I’m looking forward to the final two novels in the series.  Already a little sad that the end is in sight.

Thursday, December 6, 2012

So Clever


Can you imagine reading a full-length novel, and only at the very end do you understand what the text you’ve been reading really is?  And when we gather that knowledge in the last few pages, we can then deduce the fates of the two main characters without having to be explicitly told. And we also then understand some of the 'weaknesses' that we'd encountered in the book along the way.  It really is astonishingly clever.  I didn’t see it coming, and I was grinning for quite a while after finishing the book.  In retrospect it seems a little unlikely, but it’s just so much fun, who cares?

Ian McEwan brings it off in his latest novel, ‘Sweet Tooth’.  It’s a tale of some pretty tame British domestic espionage in the 70’s.  He does manage to evoke the time very nicely.  There are undoubtedly many specifically British references (especially political and literary) that I missed, but I got enough to remember how those times felt.
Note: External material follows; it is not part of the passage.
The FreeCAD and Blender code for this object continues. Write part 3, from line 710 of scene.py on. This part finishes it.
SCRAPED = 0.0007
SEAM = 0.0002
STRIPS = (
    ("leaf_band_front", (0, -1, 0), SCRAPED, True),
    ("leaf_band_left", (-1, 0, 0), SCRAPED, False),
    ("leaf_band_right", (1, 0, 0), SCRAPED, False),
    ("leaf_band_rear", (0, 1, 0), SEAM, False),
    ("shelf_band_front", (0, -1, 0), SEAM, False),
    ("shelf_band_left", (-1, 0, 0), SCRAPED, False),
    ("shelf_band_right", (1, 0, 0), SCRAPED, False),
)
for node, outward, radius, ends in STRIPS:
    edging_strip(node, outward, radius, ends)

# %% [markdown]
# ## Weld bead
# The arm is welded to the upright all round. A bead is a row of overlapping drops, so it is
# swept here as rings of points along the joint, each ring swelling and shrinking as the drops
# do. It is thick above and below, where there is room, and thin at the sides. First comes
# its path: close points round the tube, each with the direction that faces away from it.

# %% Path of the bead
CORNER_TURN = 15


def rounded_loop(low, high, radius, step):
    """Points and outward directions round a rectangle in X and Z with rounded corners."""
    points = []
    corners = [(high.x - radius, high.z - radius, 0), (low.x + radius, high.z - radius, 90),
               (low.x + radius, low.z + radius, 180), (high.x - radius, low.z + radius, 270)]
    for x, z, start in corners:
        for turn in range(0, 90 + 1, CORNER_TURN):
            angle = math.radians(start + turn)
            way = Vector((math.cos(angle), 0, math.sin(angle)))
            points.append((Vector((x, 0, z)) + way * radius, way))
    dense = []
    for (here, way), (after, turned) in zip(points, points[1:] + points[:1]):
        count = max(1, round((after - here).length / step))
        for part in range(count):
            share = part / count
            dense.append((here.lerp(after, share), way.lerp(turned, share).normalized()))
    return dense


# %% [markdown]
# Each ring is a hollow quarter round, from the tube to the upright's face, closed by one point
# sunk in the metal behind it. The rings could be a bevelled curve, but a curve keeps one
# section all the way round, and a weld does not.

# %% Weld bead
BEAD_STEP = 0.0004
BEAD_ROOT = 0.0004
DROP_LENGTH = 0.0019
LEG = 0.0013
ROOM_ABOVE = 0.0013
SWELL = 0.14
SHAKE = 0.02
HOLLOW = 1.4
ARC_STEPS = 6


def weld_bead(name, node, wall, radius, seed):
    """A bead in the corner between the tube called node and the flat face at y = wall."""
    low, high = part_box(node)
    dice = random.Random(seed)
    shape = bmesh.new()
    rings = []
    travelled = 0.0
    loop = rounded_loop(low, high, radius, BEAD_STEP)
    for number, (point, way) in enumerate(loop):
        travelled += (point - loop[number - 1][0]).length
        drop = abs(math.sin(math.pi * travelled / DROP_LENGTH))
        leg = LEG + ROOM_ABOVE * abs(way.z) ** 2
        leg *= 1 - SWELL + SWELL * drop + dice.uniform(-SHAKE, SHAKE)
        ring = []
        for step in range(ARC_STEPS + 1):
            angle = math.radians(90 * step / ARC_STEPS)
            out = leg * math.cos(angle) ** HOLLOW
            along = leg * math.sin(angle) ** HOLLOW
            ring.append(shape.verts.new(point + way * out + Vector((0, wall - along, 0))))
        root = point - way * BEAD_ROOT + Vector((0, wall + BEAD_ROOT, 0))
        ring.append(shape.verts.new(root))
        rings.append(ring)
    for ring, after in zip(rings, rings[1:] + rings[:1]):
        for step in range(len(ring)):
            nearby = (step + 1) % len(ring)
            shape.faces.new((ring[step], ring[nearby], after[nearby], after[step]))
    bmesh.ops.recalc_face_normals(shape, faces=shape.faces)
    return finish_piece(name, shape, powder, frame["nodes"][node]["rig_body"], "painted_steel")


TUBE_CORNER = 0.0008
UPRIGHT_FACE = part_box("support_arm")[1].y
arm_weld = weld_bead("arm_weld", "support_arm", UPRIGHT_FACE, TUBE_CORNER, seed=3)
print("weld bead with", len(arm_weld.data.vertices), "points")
The writing is slick and professional without calling undue attention to itself.

‘Sweet Tooth’ is part spy novel, part love story, part commentary on what it means to write fiction.  There’s a good dose of autobiography: one of the main characters is clearly a stand-in for McEwan himself.  I’m in no position to judge the extent of truthful correspondence to his own life.  And yes it’s another work of fiction in part about fiction itself.  We do seem to be a bit stuck on that these days.  So many writers have become self-conscious and feel the need to write about themselves writing, all within the boundaries of more-or-less traditional fiction.  Here there's just a hint of self-referential dizziness, and it’s annoyingly indulgent in a few places.  About two-thirds of the way through I got mildly discouraged.  The plot was starting to bog down and I wondered where all this was going.  But the ending makes it all worthwhile.  I don’t know another book quite like it.